In its own small way, the experience lent credence to suggestions that Shell wields an awful lot of influence in the country, in particular in the Niger Delta where most of its oil operations are based.

In the most high-profile case of Shell’s alleged influence, the company paid out £9.6m in 2009, without admitting guilt, to settle a case accusing it of complicity in the execution of the environmental activist Ken Saro-Wiwa and eight other leaders of the Ogoni tribe in the Niger Delta.

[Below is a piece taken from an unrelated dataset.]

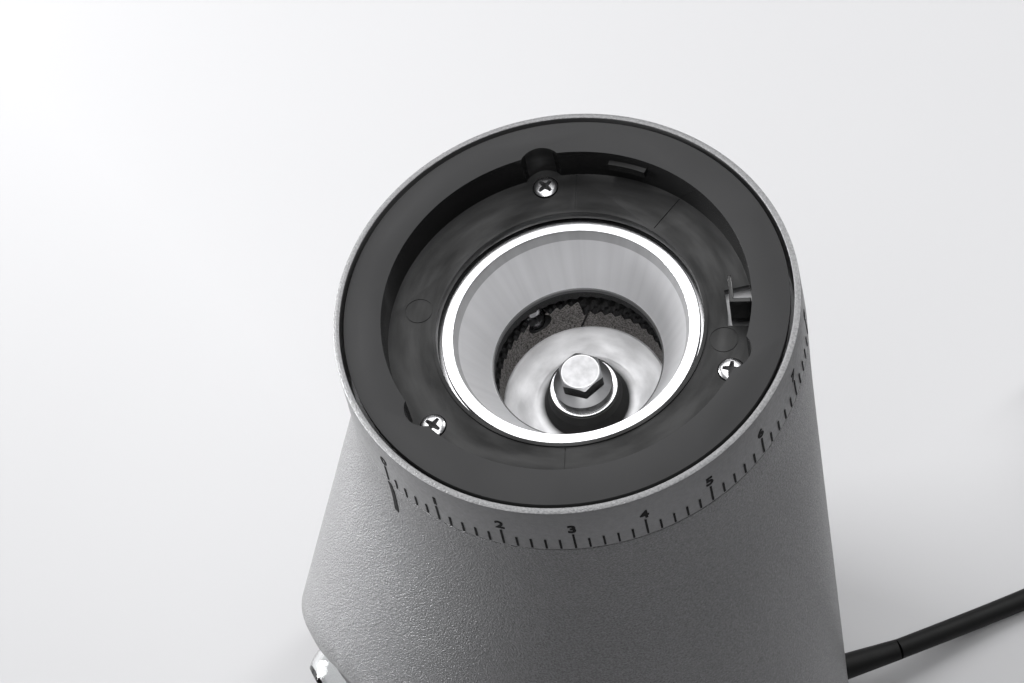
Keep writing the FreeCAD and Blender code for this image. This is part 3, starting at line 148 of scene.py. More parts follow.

More recently, in WikiLeaks revelations in December 2010, a senior Shell executive in Nigeria apparently boasted to US diplomats that the company had seconded employees to every relevant department and so knew “everything that was being done in those ministries”. At the time, Shell denounced the leaked cables as “absolutely untrue, an absolute falsehood and utterly misleading” – a stance that has not changed.

Whatever the true extent of Shell’s influence in Nigeria, there is no doubt that the company is working hard to improve its public image – and to strengthen its standing with the government – as it eyes up lucrative offshore oil exploration contracts.

Nnimmo Bassey, the executive director of Friends of the Earth in Nigeria, said: “Shell has huge influence over the Nigerian government. But Shell is painting itself as a victim and as a benefactor as it positions itself to win lucrative offshore oil contracts. It is doing all it can to put the blame for oil pollution on the victims when it should be on Shell.” In its role as benefactor, in 2010 Shell pumped $59.8m (£37m) into local projects in the Niger Delta such as hospitals and schools, as required by law as a term of its licences. It also threw an additional $19.7m into development projects that it didn’t have to, and paid $18m into a rehabilitation fund.

Not that this impresses Mr Bassey much. “While any new hospital is to be welcomed, the amount of money it costs pales into insignificance compared with how much they can make from the oil,” he said.

Shell has also contributed about $10bn to the government’s coffers in the past five years in the form of royalties, taxes and other fees.

When Shell flew us journalists over the Niger Delta by helicopter to inspect a series of oil spills, it was at pains to emphasise that about 70 per cent of recorded spills these days are down to theft from, and sabotage of, its ellheads and pipelines. Shell claims this costs the Nigerian joint venture, which it runs and in which it has a 30 per cent stake, up to 100,000 barrels of lost oil a day – worth $4.5bn a year at today’s prices.

Shell’s prominence as the country’s first and biggest oil producer makes it well placed to win some of the new exploration contracts that will be coming available in the deep waters off the coast of Nigeria – a fledgling oil province which Shell and other oil majors have high hopes for.

And Shell’s prominence may also give the company a loud voice in the crucial debate over a giant new bill the Nigerian government is putting together that will, among other things, modify the contract terms of deepwater oil production.

Current contracts are very generous to the existing offshore producers – as the government sought to attract oil companies into uncharted territory – but analysts say it is inevitable that licence terms will worsen, now that the area’s potential has been proven.

But it remains to be seen how the terms will change. Further offshore development is on hold, together with the sale of new exploration licences, until potential investors can be more certain about their likely returns.

Mutiu Sunmonu, Shell’s country chairman for Nigeria, said he was hopeful that the new oil bill could be finalised by the end of the year.

Shell is the pioneer and leading player in Nigeria’s offshore oil industry, having set up in 2005 the country’s first offshore operation – the Bonga floating production storage and offloading vessel.

If the company has its way – and assuming the new bill doesn’t dilute potential returns too much – this will be the first in a series of offshore projects.